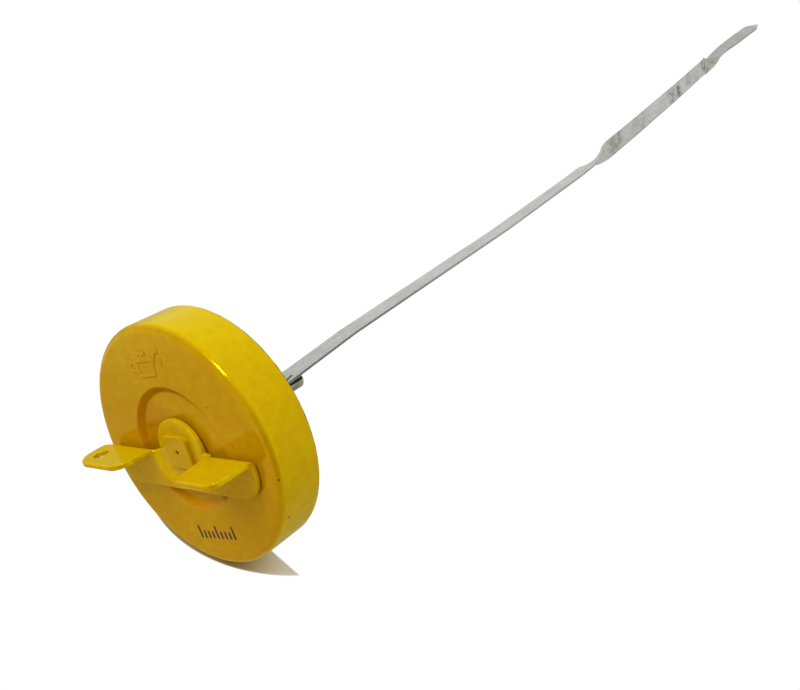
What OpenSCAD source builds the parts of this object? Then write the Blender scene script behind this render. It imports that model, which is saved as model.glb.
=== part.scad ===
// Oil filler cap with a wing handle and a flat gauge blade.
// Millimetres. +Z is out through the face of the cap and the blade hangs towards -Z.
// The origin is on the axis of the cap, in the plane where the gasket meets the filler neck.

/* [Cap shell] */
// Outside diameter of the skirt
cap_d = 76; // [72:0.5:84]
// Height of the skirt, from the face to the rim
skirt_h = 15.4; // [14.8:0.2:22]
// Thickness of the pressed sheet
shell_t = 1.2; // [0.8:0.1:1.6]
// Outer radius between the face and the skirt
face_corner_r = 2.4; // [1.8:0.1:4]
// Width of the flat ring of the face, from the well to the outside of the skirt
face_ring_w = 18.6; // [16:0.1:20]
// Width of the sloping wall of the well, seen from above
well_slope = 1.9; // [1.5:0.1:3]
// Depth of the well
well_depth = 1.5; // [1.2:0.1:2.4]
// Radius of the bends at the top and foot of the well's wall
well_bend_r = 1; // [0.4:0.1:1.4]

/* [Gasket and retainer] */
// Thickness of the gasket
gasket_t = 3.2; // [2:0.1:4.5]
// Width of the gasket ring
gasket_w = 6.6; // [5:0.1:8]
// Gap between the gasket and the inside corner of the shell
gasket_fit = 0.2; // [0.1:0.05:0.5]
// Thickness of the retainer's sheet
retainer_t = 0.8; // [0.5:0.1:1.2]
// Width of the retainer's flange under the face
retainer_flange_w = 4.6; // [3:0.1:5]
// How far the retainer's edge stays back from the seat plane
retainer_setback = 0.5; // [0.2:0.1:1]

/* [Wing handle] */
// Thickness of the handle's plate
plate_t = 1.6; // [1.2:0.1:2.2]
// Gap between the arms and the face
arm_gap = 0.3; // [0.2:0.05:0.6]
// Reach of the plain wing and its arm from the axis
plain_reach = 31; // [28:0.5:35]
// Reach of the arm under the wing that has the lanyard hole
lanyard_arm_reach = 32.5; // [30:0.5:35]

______

Task requirements
Reproduce each line of the material containing the word "that".

Result of the exercise
What OpenSCAD source builds the parts of this object? Then write the Blender scene script behind this render. It imports that model, which is saved as model.glb.
// Reach of the arm under the wing that has the lanyard hole